## DATA SECTION
● ● ● ● ●

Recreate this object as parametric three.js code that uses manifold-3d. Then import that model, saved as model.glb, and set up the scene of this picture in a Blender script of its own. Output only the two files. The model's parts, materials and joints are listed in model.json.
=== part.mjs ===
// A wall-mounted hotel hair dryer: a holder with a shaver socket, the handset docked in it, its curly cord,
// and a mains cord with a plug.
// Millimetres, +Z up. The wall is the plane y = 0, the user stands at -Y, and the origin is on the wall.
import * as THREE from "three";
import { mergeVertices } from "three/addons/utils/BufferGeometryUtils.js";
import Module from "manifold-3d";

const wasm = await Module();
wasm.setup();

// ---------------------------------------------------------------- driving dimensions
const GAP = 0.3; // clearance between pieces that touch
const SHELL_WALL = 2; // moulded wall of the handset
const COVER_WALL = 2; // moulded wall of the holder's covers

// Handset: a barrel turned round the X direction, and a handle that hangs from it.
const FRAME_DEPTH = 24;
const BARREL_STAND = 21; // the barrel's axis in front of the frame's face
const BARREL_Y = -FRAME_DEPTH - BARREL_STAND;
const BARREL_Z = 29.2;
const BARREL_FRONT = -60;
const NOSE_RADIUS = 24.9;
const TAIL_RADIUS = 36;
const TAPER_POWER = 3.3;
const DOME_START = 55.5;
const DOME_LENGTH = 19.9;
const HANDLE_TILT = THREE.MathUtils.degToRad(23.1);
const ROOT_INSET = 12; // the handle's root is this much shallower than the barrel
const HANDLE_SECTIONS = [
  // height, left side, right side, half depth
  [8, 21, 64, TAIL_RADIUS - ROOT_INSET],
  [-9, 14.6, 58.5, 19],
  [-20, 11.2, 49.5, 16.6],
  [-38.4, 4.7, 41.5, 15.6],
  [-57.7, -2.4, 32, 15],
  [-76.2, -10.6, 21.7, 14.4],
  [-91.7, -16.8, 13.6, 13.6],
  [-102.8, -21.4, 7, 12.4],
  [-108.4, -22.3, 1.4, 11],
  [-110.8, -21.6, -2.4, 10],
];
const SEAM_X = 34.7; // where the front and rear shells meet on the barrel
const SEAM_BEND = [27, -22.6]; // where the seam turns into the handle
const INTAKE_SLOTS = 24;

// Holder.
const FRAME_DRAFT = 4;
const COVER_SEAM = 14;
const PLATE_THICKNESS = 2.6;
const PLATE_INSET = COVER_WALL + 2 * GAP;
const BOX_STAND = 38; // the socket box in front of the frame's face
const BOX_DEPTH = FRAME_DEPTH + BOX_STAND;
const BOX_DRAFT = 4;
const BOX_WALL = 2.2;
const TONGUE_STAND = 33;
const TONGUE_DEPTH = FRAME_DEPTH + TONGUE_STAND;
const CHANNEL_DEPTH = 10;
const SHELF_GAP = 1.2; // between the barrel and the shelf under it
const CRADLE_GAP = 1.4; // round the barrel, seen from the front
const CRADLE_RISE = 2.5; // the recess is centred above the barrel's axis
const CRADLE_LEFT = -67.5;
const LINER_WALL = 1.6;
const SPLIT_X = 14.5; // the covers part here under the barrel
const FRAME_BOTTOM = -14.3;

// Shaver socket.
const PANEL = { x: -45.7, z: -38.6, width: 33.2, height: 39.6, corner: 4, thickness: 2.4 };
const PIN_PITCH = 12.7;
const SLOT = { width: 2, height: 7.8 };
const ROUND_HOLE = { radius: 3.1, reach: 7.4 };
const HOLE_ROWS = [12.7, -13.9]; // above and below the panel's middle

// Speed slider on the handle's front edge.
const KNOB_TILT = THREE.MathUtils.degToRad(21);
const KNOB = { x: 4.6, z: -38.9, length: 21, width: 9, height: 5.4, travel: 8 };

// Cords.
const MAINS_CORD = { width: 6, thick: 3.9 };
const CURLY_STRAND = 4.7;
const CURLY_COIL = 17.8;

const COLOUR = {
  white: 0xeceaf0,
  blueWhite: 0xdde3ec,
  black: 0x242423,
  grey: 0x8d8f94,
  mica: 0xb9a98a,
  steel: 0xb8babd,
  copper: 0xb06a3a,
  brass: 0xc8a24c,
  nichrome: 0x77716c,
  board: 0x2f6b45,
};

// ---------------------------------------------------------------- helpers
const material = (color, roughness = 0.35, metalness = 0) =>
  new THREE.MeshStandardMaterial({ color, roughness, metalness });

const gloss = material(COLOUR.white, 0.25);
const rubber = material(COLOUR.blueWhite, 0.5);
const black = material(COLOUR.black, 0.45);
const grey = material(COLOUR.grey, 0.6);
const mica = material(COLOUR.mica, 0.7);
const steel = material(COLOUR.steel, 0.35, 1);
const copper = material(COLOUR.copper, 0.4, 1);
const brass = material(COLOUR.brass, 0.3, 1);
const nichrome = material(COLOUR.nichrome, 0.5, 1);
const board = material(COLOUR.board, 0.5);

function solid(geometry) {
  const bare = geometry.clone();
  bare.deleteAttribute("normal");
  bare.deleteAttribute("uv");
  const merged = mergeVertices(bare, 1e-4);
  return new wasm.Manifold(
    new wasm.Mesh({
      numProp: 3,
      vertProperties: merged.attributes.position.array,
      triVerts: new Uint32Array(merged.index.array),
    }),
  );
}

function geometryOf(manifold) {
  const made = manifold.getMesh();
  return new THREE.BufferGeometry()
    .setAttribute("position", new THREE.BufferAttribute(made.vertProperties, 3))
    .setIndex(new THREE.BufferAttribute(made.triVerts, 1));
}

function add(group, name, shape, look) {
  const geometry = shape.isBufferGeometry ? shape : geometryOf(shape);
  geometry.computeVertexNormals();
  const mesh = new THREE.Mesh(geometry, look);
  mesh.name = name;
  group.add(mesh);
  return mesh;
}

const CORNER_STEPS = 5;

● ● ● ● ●

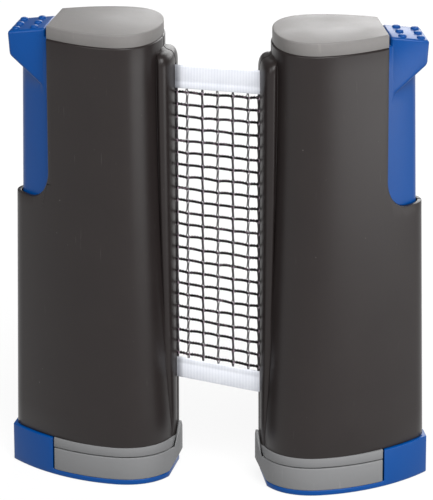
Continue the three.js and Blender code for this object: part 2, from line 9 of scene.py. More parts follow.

● ● ● ● ●

## EXERCISE BRIEF
Which lines above contain "scene"? Show each of them.

## WRITTEN RESPONSE
Recreate this object as parametric three.js code that uses manifold-3d. Then import that model, saved as model.glb, and set up the scene of this picture in a Blender script of its own. Output only the two files. The model's parts, materials and joints are listed in model.json.
Continue the three.js and Blender code for this object: part 2, from line 9 of scene.py. More parts follow.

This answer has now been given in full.